When people talk about the future they were promised as kids they often say, "where are the flying cars?" The iPad is the flying car of consumer electronics. It's the exact device that the futuristic movies and tv shows have always promised us and now it's here.
Personal computers (both Mac and Windows-based) have gotten a lot easier to use and many people are now comfortable with them, but let's not kid ourselves: computers are hard. Even Macs. Want proof, Apple nerds? Try using search in the Finder. It's painful. Macs "just work" when the user already has a certain familiarity with the basics of personal computing.
The operating systems we use today are still based around the office-oriented concepts of files and folders. I suspect that's because when Xerox's Palo Alto Research Center (PARC) was creating the first GUI they were imagining the office of the future, not the home of the future. We've lived with that for twenty years because home computers still did mostly the same things that office computers did.
Fortunately we've been freeing ourselves of the office idiom over the last few years. Thanks to the MP3, the iPod and the Internet, we've seen the gradual shift from the computer as spreadsheet-and-word-processing machine to a true information appliance. The iPad could potentially fulfill the promise of the original Macintosh.
This is where it gets fun for designers and developers. We are now free to ask a really interesting question: "what do regular people actually want to do with this magic tablet that can basically do anything?" Yeah, we know that they'll want to watch movies, play games and surf the Internet. But what else? And when we figure out what they want to do we, the designers, will get to figure out the easiest and most intuitive way to do it. My mind boggles at the potential for rethinking everything we've become accustomed to when designing user interfaces for the web.

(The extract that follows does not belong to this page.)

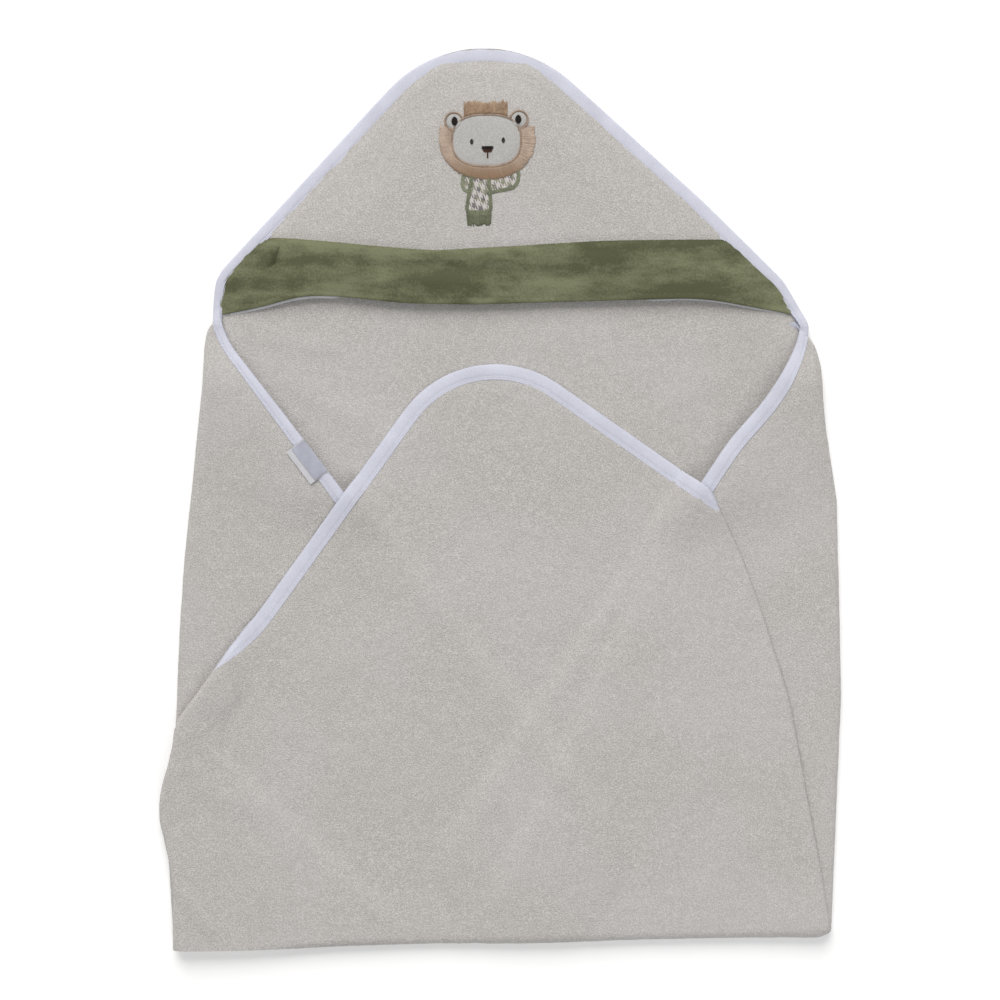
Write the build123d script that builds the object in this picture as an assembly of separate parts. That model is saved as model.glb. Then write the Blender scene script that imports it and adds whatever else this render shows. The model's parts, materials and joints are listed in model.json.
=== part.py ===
"""Hooded baby towel, folded flat: a terry square with one hooded corner and its other corners folded in.

+Z is up, the towel lies on Z = 0, the hood points along +Y, and the origin is below the middle
of the folded bundle. All sizes are in millimetres.
"""
from build123d import *
import os

# ---- driving dimensions -------------------------------------------------------------------------
terry = 2.5                 # one layer of terry towelling
tape = 0.6                  # one wall of the binding tape
tape_width = 12.5           # how far the binding reaches in from an edge
tape_wrap = 0.8             # tape outside the cut edge of the terry
stitch_width = 0.8          # a row of topstitching
stitch_depth = 0.2          # how deep the stitches sink into the tape
stitch_margin = 1.6         # from the inner edge of the tape to the topstitching
body_gap = 0.3              # clear space between parts that move apart
corner_radius = 87.0        # the rounded corners of the towel square
reach = 330.0               # beyond every edge of the folded towel

neck_y = 122.0              # the line where the hood folds forward
crease_y = -296.0           # the crease where the lower corner folds up

# ---- levels of the folded layers ----------------------------------------------------------------
left_flap_z = terry
right_flap_z = left_flap_z + terry
under_fold_z = right_flap_z + terry + body_gap
bottom_flap_z = under_fold_z + terry

# ---- the hood -----------------------------------------------------------------------------------
hood_rim_z = terry          # where the hood panel is sewn down on the back of the towel
pocket_height = 5.2         # clear height inside the hood
pocket_slope = 11.0         # how far the pocket's walls lean in over that height
pocket_margin = 3.0         # from the binding to the foot of the pocket's wall
hood_top_z = hood_rim_z + pocket_height + terry
band_bottom_y = 130.0       # the mouth of the hood
band_top_y = 168.0          # the seam between the velour band and the terry
facing_thickness = 0.5
facing_length = 300.0
facing_y = (126.0, 144.0)

# ---- the embroidered face -----------------------------------------------------------------------
face_x, face_y = -8.5, 240.5
face_size = (44.6, 33.2)
face_corner = 15.0
ear_radius = 5.4
ear_places = [(-22.2, 11.6), (21.1, 12.9)]
inner_ear_radius = 2.8
outline_width = 1.2
scarf_border = 2.5
patch_thickness = 0.5
thread_thickness = 0.9

# ---- the labels in the left binding -------------------------------------------------------------
label_x, label_y = -121.0, 31.0
label_turn = -52.7          # direction of the bound edge that the labels are sewn into
label_seam_z = left_flap_z + terry + 0.9
care_label_size = (27.0, 14.0, 0.4)
brand_label_size = (25.5, 10.0, 0.5)
label_seam = 1.5            # from the edge of the binding to the labels


def plate(face, bottom, thickness):
    """A flat face raised into a layer that lies at a height."""
    return extrude(Pos(0, 0, bottom) * face, amount=thickness, dir=(0, 0, 1))


def mound(face, bottom):
    """A face raised by the height of the pocket into a block whose walls lean inwards."""
    top = offset(face, amount=-pocket_slope)
    return loft([Pos(0, 0, bottom) * face, Pos(0, 0, bottom + pocket_height) * top], ruled=True)


def between_y(low, high):
    """A wide block that keeps what lies between two lines across the towel."""
    return Pos(0, (low + high) / 2, 0) * Box(2 * reach, high - low, 2 * reach)


def rounded_corner(points, tip, radius):
    """A polygon with the corner at one point rounded."""
    shape = Polygon(*points, align=None)
    corner = shape.vertices().sort_by_distance((tip[0], tip[1], 0))[0]
    return fillet(corner, radius)


# ---- outlines of the folded towel ---------------------------------------------------------------
left_fold = [(-217, crease_y), (-222, -215), (-210, -41), (-193, neck_y)]
right_fold = [(205, neck_y), (224, 0), (227, -130), (220, crease_y)]
bundle = Polygon(*left_fold, *right_fold, align=None)

left_tip = (93, -253)
left_corner = rounded_corner(
    [(-226, 166), left_tip, (-16, -331), (-reach, -400), (-reach, 200)], left_tip, 60.0)

right_tip = (-48, -262)
right_corner = rounded_corner(
    [(238, 169), (reach, 200), (reach, -400), (52, -330), right_tip], right_tip, 50.0)

bottom_tip = (-21, 120)
bottom_corner = rounded_corner(
    [bottom_tip, (-244, -189), (-reach, -400), (reach, -400), (300, -105)], bottom_tip, 75.0)
bottom_turn = (138, 8.6)    # where the bound edge turns under on the right
bottom_right_fold = [
    bottom_turn, (160, -38), (174, -76), (192, -134), (206, -210), (214, -255), (220, crease_y)]
bottom_region = Polygon(
    (-217, crease_y), (-222, -215), (-213, -140), (-213, 140), (bottom_turn[0], 140),
    *bottom_right_fold, align=None)

right_under = Polygon((185, 106), (-60, -398), (reach, -398), (reach, 106), align=None)
right_under_region = Polygon(*bottom_right_fold, (-11, crease_y), align=None)
left_under = Polygon((-286, -83), (46, -396), (-reach, -396), (-reach, -83), align=None)
left_under_region = Polygon(
    (-213, -152), (-222, -215), (-217, crease_y), (-60, crease_y), align=None)

hood_tip = (-16, 338)
hood_corner = rounded_corner(
    [(-196, 40), (-192.5, 128), (-191, 146), (-187, 153.5), hood_tip,
     (136, 200), (190, 147), (207, 118), (215, 40)],
    hood_tip, corner_radius)
hood_region = Polygon(
    (-reach, neck_y + body_gap), (reach, neck_y + body_gap), (reach, 400), (-reach, 400), align=None)


def bound_layer(corner, region, bottom):
    """The terry, the binding round its cut edge and the stitching of one folded-in corner."""
    terry_face = offset(corner, amount=-tape_width) & region
    tongue_face = offset(corner, amount=-tape_wrap) & region
    band_face = (corner & region) - terry_face
    tongue = plate(tongue_face, bottom + tape, terry - 2 * tape)
    stitches = stitch_row(corner, region, bottom + terry - stitch_depth)
    towel = plate(terry_face, bottom, terry) + tongue
    binding = plate(band_face, bottom, terry) - tongue - stitches
    return towel, binding, stitches


def stitch_row(corner, region, bottom):
    """A line of topstitching near the inner edge of a binding."""
    inner = tape_width - stitch_margin
    line = offset(corner, amount=stitch_width - inner) - offset(corner, amount=-inner)
    return plate(line & region, bottom, stitch_depth)


def hood_dome():
    """The raised shell of the hood, with the pocket below it open towards the neck."""
    base = offset(hood_corner, amount=-tape_width)
    foot = offset(base, amount=-pocket_margin)
    rim = plate(base, hood_rim_z, terry)
    crown = mound(base, hood_rim_z + terry)
    pocket = mound(foot, hood_rim_z)
    return rim + crown - pocket


def hood_parts():
    """The back corner of the towel, the hood panel, its band and facing, and the binding."""
    band_face = (hood_corner & hood_region) - offset(hood_corner, amount=-tape_width)
    back_face = offset(hood_corner, amount=-tape_width) & hood_region
    tongue_face = offset(hood_corner, amount=-tape_wrap) & hood_region
    back_tongue = plate(tongue_face, tape, terry - tape)
    hood_tongue = plate(tongue_face & band_face, hood_rim_z, terry - tape)
    front = hood_dome() + hood_tongue
    stitches = stitch_row(hood_corner, hood_region, hood_rim_z + terry - stitch_depth)
    sewn_front = front & between_y(band_bottom_y, reach + 100)
    facing_face = Rectangle(facing_length, facing_y[1] - facing_y[0])
    facing = plate(Pos(5, sum(facing_y) / 2) * facing_face,
                   hood_top_z - terry - facing_thickness, facing_thickness)
    band_stitch = Pos(5, band_bottom_y + 3.5) * Rectangle(facing_length, stitch_width)
    band_stitches = plate(band_stitch, hood_top_z - stitch_depth, stitch_depth)
    return {
        "towel_hood_corner": plate(back_face, 0, terry) + back_tongue,
        "hood_panel": front & between_y(band_top_y, reach + 100),
        "hood_band": (front & between_y(band_bottom_y, band_top_y)) - band_stitches,
        "hood_band_facing": facing,
        "hood_binding": plate(band_face, 0, hood_rim_z + terry) - back_tongue - sewn_front - stitches,
        "hood_binding_topstitch": stitches,
        "hood_band_topstitch": band_stitches,
    }


def embroidery_parts():
    """The cub's face, its mane and its scarf, each a thin patch or a pad of thread on the hood."""
    here = Pos(face_x, face_y)
    ears = Sketch() + [Pos(x, y) * Circle(ear_radius) for x, y in ear_places]
    face = Pos(-0.5, -0.9) * RectangleRounded(*face_size, face_corner) + ears
    rim = offset(face, amount=outline_width)
    inner_ears = [Pos(x, y) * Circle(inner_ear_radius) for x, y in ear_places]
    eyes = [Pos(x, y) * Ellipse(1.5, 2.0) for x, y in ((-10.3, -2.0), (10.7, -1.0))]
    muzzle = Polygon((-4.1, -5.0), (4.4, -5.0), (2.8, -9.0), (-2.4, -9.0), align=None)
    mouth = Pos(0.2, -10.9) * Rectangle(1.0, 3.8)
    mane = (Pos(0, 0.6) * Ellipse(32.2, 27.9)) & (Pos(0, -16) * Rectangle(70, 47.2))
    mane = mane - rim
    tuft = (Pos(-1.05, 18.9) * Rectangle(29.3, 13.8)) - rim
    tail = Polygon((-12, -24), (2.4, -24), (3.6, -47), (1.6, -49.9), (-12.6, -49.9), (-15, -47),
                   align=None)
    loop = Polygon((-2, -24), (20.5, -19.5), (22.3, -23), (21.6, -29), (18, -33.6), (-2, -37.8),
                   align=None)
    end = Polygon((-16.8, -23), (-8, -23), (-8, -36), (-13.8, -36), (-16.8, -34.2), (-17.8, -30),
                  align=None)
    tail_cloth = offset(tail, amount=-scarf_border) - mane
    loop_cloth = offset(loop, amount=-scarf_border) - tail - mane
    end_cloth = offset(end, amount=-scarf_border) - tail - mane
    borders = ((tail + loop + end) - mane) - (tail_cloth + loop_cloth + end_cloth)
    fringe = Polygon((-14.5, -47), (3.4, -47), (2.3, -57.7), (-13.2, -57.7), align=None) - tail
    return {
        "applique_face": plate(here * face, hood_top_z, patch_thickness)
        - plate(here * (Sketch() + inner_ears + eyes + muzzle + mouth), hood_top_z, thread_thickness),
        "applique_outline": plate(here * (rim - face), hood_top_z, thread_thickness),
        "applique_inner_ears": plate(here * (Sketch() + inner_ears), hood_top_z, thread_thickness),
        "applique_eyes": plate(here * (Sketch() + eyes), hood_top_z, thread_thickness),
        "applique_nose": plate(here * (muzzle + mouth), hood_top_z, thread_thickness),
        "applique_mane": plate(here * mane, hood_top_z, thread_thickness),
        "applique_tuft": plate(here * tuft, hood_top_z, thread_thickness),
        "applique_scarf_tail": plate(here * tail_cloth, hood_top_z, patch_thickness),
        "applique_scarf_loop": plate(here * loop_cloth, hood_top_z, patch_thickness),
        "applique_scarf_end": plate(here * end_cloth, hood_top_z, patch_thickness),
        "applique_scarf_border": plate(here * borders, hood_top_z, thread_thickness),
        "applique_scarf_fringe": plate(here * fringe, hood_top_z, thread_thickness),
    }


def label(size, bottom):
    """A flat label that hangs from the hinge line in the left binding over the flap."""
    length, width, thickness = size
    sheet = Pos(0, -label_seam - width / 2, bottom + thickness / 2) * Box(length, width, thickness)
    return Pos(label_x, label_y) * Rot(0, 0, label_turn) * sheet


def flap_parts():
    """The back panel, the folded-in corners and everything sewn round their edges."""
    left = bound_layer(left_corner, bundle, left_flap_z)
    right = bound_layer(right_corner, bundle, right_flap_z)
    bottom = bound_layer(bottom_corner, bottom_region, bottom_flap_z)
    under_right = bound_layer(right_under, right_under_region, under_fold_z)
    under_left = bound_layer(left_under, left_under_region, under_fold_z)
    return {
        "towel_back_panel": plate(bundle, 0, terry),
        "towel_left_flap": left[0],
        "left_flap_binding": left[1],
        "left_flap_topstitch": left[2],
        "towel_right_flap": right[0],
        "right_flap_binding": right[1],
        "right_flap_topstitch": right[2],
        "towel_bottom_flap": bottom[0],
        "bottom_flap_binding": bottom[1],
        "bottom_flap_topstitch": bottom[2],
        "towel_right_under_fold": under_right[0],
        "right_under_fold_binding": under_right[1],
        "towel_left_under_fold": under_left[0],
        "left_under_fold_binding": under_left[1],
    }


def label_parts():
    """The washing-care label and the short satin label that lies on it."""
    care_z = label_seam_z - 0.6
    return {
        "care_label": label(care_label_size, care_z),
        "brand_label": label(brand_label_size, care_z + care_label_size[2]),
    }


os.makedirs("parts", exist_ok=True)
for parts in (flap_parts(), hood_parts(), embroidery_parts(), label_parts()):
    for name, shape in parts.items():
        export_step(shape, f"parts/{name}.step")
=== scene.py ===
"""Looks of the hooded baby towel: folded terry, taped edges, a velour hood band and embroidery.

The CAD frame gives the outlines, levels and hinge lines. Every layer of cloth is a surface that maps
a flat point (x, y) to its place in the folded bundle, and the terry, the tape round its edge and the
stitches are all built on that surface. Lengths in the code are metres.
"""

import json
import math

import bmesh
import bpy
import numpy as np
from mathutils.geometry import convex_hull_2d
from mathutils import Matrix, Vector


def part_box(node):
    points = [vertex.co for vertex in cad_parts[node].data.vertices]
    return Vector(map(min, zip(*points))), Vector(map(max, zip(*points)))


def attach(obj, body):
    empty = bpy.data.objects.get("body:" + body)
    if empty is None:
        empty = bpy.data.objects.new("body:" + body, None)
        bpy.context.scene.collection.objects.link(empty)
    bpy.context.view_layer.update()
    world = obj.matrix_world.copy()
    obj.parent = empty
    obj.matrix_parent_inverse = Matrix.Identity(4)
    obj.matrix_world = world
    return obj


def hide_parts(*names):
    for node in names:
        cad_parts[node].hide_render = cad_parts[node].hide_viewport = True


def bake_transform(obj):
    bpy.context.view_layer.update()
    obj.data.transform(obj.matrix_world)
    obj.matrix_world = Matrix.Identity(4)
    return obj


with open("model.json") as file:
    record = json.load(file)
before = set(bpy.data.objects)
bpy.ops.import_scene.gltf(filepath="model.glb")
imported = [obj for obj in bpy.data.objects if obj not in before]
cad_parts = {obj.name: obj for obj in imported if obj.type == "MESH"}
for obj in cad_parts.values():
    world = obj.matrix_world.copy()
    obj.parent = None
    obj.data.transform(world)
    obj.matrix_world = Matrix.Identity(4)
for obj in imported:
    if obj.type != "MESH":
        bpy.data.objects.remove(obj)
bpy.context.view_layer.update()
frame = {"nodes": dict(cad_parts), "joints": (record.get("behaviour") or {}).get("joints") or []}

MM = 0.001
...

Some of you might be saying, "but isn't it just a big iPhone? What's the big deal?" To which I say, "YES! Exactly! It's an iPhone that's big enough to show lots of information. What more could you want?"
And please don't say "Flash."
P.S. I think Apple missed a great opportunity when they called it the iPad rather than the PowerBook or the iBook.
I agree. It also could have been called simply "the MacBook," since that model is barely alive.
Posted by: David Jacobs | 02/08/2010 at 10:47 AM
i completely agree, except i think they didn't call it powerbook because they already made a gizmo called powerbook? (iBook would have been worlds better!)
Posted by: sara girlscantell | 02/08/2010 at 10:47 AM
Switch the "a" in iPad to "o". See...clever.
Posted by: Joe Adonis | 02/08/2010 at 11:13 AM
I think that there's an exciting future ahead with the introduction of slates, tables, whatever you want to call them. The iPad for me is a giant bowl of 'meh' - I feels more restrictive and the I don't see the boundless possibilities you do. A crippled OS forces certain UX and UI constraints and limits the ability to push boundaries. I think gen 3 will be great and this clearly plants the flag in the ground for tricorders. It will no doubt be successful, but I'm more interested in the HP slate than this giant iPhone
Posted by: Chris Basey | 02/08/2010 at 03:23 PM
@Chris -- My problem with the HP Slate (at least as I understand it) is that it runs on Windows 7. I think the crippled UI in the iPad is what makes it so interesting because it's much more consumer-oriented than OS X. I hope that people who feel overwhelmed by Windows or OS X (like my mom) will be able to use the iPad and so designers and developers will have to create apps that are that much more intuitive and easy-to-use.